#### Your goal:
The listing below holds a line with "Reconstruct the object" and a later line with "const HANDLE_SQUARENESS = 2.2;". Write out those two lines and every line between them, exactly, and nothing else.

#### Given entries:
============================================================

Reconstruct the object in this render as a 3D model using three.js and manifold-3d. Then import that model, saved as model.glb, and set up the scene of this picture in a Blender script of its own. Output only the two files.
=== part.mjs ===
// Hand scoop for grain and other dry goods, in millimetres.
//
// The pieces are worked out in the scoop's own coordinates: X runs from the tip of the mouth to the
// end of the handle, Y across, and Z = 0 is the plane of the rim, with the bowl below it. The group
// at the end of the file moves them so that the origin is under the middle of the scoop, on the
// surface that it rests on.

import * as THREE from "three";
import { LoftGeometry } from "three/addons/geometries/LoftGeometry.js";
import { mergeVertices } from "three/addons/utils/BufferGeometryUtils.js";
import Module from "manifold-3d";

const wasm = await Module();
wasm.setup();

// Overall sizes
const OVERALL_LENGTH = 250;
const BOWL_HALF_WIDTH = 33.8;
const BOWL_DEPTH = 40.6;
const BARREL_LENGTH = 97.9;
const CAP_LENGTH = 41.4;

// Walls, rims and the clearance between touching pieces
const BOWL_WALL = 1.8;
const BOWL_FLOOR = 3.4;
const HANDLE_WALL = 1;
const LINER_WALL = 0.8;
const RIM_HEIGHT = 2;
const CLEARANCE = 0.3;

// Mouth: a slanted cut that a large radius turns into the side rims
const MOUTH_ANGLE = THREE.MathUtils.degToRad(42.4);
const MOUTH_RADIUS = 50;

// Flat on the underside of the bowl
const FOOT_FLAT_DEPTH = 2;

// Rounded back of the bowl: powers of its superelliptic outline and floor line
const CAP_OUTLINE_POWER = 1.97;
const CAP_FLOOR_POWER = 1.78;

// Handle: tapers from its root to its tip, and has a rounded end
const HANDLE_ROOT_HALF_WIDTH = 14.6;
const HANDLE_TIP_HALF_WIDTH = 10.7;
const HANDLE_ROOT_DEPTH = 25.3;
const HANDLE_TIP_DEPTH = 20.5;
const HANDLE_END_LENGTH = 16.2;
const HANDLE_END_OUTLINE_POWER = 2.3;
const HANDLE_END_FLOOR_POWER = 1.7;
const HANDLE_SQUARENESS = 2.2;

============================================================

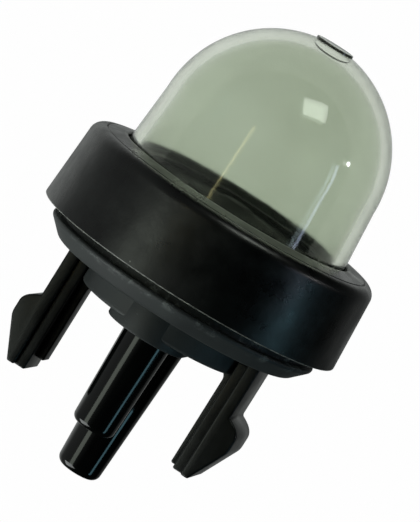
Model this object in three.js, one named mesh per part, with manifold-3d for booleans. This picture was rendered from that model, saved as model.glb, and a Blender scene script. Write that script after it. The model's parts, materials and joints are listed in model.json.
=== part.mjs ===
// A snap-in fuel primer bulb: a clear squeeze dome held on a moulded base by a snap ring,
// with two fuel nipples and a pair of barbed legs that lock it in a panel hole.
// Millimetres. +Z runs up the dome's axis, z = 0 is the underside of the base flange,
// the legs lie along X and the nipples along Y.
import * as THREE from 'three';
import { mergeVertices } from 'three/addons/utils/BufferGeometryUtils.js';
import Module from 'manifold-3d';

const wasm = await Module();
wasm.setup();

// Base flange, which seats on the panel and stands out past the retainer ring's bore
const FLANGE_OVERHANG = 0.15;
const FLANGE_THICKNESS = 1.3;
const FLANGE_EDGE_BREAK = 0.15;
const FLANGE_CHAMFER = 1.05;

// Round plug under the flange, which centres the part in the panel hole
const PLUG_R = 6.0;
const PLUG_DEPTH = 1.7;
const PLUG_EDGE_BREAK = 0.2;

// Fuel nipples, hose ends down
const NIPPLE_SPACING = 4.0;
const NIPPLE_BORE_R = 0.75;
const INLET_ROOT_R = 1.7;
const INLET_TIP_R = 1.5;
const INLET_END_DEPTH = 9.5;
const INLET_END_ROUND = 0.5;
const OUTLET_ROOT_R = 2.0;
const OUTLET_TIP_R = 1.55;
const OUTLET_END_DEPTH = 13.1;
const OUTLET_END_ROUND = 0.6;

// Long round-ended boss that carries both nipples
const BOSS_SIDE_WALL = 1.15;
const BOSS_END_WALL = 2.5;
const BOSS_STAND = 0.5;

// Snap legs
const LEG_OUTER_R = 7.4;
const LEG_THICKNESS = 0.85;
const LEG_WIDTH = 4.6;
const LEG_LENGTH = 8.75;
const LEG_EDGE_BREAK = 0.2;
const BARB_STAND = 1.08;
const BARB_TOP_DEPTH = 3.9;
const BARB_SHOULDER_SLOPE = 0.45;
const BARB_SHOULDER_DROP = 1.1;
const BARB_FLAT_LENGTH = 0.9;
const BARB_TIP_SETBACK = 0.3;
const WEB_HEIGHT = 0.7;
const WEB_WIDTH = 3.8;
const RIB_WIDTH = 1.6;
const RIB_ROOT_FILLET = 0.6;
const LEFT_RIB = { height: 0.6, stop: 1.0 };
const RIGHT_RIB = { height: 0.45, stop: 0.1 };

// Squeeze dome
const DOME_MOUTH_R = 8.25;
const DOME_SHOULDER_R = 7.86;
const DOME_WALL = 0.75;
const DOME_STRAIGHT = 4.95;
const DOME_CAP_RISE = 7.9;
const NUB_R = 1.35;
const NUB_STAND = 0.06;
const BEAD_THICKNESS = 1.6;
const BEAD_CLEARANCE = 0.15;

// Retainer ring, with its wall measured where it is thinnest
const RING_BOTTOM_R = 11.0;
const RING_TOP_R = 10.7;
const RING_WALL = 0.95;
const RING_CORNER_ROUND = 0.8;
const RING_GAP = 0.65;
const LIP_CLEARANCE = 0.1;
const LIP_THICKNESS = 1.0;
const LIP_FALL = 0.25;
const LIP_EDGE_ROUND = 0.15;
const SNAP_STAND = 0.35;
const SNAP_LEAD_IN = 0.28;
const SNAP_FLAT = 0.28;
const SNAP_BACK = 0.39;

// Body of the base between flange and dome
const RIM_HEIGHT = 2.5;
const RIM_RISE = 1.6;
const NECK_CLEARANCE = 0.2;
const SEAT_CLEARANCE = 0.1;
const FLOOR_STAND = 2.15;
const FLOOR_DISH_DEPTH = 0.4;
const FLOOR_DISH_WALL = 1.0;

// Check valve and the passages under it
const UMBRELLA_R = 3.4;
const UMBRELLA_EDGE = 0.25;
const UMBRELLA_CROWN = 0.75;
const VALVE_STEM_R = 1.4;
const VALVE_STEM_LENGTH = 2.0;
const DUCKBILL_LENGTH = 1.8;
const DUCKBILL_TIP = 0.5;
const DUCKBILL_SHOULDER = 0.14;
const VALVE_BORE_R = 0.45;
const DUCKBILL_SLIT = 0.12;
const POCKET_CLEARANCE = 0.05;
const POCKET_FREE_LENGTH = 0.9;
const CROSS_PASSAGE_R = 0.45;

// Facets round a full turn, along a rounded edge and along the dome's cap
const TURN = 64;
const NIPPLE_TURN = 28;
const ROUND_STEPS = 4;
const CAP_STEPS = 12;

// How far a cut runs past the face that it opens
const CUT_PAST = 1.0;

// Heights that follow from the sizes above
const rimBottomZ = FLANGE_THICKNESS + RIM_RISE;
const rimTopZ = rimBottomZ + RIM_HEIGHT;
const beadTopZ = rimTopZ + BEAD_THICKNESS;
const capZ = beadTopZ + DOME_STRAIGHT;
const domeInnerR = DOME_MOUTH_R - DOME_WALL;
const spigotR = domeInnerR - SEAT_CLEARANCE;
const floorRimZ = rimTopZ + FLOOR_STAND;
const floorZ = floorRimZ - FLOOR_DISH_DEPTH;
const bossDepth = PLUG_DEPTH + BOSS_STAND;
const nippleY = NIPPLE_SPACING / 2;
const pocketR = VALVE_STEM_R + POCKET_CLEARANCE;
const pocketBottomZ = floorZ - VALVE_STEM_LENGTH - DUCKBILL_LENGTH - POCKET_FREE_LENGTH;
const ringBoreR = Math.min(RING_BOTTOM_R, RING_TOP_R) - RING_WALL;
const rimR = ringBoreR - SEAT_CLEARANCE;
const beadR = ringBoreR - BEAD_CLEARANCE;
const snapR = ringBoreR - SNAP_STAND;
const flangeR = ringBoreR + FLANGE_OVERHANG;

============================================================

#### Exercise answer:
Reconstruct the object in this render as a 3D model using three.js and manifold-3d. Then import that model, saved as model.glb, and set up the scene of this picture in a Blender script of its own. Output only the two files.
=== part.mjs ===
// Hand scoop for grain and other dry goods, in millimetres.
//
// The pieces are worked out in the scoop's own coordinates: X runs from the tip of the mouth to the
// end of the handle, Y across, and Z = 0 is the plane of the rim, with the bowl below it. The group
// at the end of the file moves them so that the origin is under the middle of the scoop, on the
// surface that it rests on.

import * as THREE from "three";
import { LoftGeometry } from "three/addons/geometries/LoftGeometry.js";
import { mergeVertices } from "three/addons/utils/BufferGeometryUtils.js";
import Module from "manifold-3d";

const wasm = await Module();
wasm.setup();

// Overall sizes
const OVERALL_LENGTH = 250;
const BOWL_HALF_WIDTH = 33.8;
const BOWL_DEPTH = 40.6;
const BARREL_LENGTH = 97.9;
const CAP_LENGTH = 41.4;

// Walls, rims and the clearance between touching pieces
const BOWL_WALL = 1.8;
const BOWL_FLOOR = 3.4;
const HANDLE_WALL = 1;
const LINER_WALL = 0.8;
const RIM_HEIGHT = 2;
const CLEARANCE = 0.3;

// Mouth: a slanted cut that a large radius turns into the side rims
const MOUTH_ANGLE = THREE.MathUtils.degToRad(42.4);
const MOUTH_RADIUS = 50;

// Flat on the underside of the bowl
const FOOT_FLAT_DEPTH = 2;

// Rounded back of the bowl: powers of its superelliptic outline and floor line
const CAP_OUTLINE_POWER = 1.97;
const CAP_FLOOR_POWER = 1.78;

// Handle: tapers from its root to its tip, and has a rounded end
const HANDLE_ROOT_HALF_WIDTH = 14.6;
const HANDLE_TIP_HALF_WIDTH = 10.7;
const HANDLE_ROOT_DEPTH = 25.3;
const HANDLE_TIP_DEPTH = 20.5;
const HANDLE_END_LENGTH = 16.2;
const HANDLE_END_OUTLINE_POWER = 2.3;
const HANDLE_END_FLOOR_POWER = 1.7;
const HANDLE_SQUARENESS = 2.2;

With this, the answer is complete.